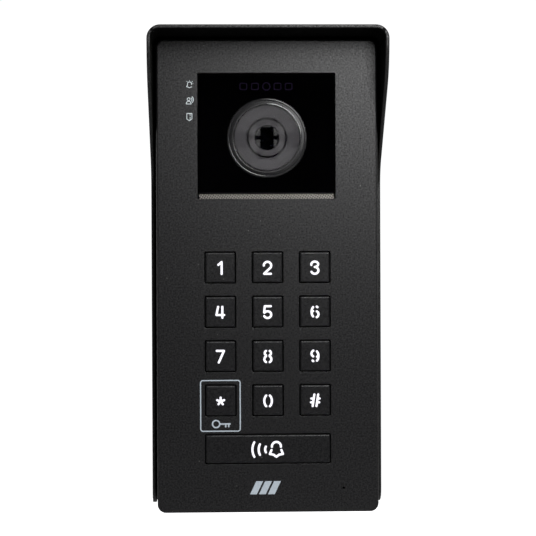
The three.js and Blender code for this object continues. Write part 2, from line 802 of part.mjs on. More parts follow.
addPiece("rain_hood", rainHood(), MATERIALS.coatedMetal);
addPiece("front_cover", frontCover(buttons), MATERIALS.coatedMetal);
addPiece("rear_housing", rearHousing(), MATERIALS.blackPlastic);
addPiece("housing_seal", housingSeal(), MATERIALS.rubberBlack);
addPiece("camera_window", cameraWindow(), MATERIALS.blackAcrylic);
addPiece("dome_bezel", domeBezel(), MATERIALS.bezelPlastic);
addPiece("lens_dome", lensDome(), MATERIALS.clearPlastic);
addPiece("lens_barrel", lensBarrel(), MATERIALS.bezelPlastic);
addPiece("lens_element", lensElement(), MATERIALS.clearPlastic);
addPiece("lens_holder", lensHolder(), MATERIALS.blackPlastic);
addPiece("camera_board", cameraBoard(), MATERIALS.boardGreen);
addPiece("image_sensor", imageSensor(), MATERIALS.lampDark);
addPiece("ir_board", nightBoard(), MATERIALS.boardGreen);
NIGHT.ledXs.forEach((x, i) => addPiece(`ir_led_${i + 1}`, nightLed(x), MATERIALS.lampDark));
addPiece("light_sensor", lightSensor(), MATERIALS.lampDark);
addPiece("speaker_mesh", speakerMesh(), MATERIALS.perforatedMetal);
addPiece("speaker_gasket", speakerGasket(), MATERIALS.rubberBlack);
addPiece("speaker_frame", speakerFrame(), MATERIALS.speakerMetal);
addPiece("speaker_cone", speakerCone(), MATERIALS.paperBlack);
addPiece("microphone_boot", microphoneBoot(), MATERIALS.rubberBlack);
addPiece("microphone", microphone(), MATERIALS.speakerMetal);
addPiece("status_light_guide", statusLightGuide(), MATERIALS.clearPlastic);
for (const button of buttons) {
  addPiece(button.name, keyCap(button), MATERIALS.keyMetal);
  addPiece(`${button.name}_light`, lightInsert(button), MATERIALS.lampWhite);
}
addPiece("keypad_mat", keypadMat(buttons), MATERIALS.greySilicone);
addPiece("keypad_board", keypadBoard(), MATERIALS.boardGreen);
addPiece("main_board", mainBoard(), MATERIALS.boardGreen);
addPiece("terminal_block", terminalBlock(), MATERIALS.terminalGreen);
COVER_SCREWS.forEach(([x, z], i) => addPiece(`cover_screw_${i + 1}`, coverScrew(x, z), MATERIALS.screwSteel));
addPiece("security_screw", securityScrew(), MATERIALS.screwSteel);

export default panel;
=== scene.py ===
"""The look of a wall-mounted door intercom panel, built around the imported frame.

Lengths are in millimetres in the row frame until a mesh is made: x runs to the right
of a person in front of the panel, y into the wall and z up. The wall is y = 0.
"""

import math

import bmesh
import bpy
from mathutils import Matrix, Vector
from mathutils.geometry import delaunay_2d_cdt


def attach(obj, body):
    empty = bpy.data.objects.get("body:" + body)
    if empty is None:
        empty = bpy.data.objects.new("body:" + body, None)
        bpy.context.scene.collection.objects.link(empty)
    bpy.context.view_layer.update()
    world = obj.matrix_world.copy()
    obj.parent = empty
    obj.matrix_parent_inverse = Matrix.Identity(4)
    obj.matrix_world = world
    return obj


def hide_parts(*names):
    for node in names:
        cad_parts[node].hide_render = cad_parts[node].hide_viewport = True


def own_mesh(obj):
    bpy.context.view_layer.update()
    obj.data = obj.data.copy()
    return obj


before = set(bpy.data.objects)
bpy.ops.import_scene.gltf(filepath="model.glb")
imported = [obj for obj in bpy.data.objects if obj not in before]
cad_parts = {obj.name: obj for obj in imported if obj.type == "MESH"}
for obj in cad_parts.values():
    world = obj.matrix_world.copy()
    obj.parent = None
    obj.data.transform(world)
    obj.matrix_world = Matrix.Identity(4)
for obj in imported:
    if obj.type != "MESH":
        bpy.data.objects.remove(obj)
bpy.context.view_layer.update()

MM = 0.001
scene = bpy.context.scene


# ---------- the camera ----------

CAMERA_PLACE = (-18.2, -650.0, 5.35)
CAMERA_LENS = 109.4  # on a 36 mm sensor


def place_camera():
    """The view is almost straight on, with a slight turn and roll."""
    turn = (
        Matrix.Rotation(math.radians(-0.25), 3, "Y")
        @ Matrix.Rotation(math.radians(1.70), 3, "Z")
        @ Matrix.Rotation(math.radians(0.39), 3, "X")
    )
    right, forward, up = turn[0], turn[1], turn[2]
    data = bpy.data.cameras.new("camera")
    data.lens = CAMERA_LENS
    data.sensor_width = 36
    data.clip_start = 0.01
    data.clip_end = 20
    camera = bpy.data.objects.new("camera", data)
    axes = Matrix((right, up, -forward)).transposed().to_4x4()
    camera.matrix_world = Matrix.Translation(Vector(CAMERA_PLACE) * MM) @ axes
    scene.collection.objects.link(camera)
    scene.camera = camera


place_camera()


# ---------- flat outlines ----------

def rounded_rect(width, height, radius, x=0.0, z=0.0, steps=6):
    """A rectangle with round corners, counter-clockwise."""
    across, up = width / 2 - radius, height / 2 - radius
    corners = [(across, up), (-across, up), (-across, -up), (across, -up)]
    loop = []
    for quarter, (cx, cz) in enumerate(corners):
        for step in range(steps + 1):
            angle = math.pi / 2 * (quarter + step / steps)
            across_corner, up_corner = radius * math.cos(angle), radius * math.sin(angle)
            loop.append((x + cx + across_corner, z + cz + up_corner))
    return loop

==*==

### Requirements
Each line that holds the word "None" is to be copied.

### Correct result
    if empty is None:
        empty = bpy.data.objects.new("body:" + body, None)
    obj.parent = None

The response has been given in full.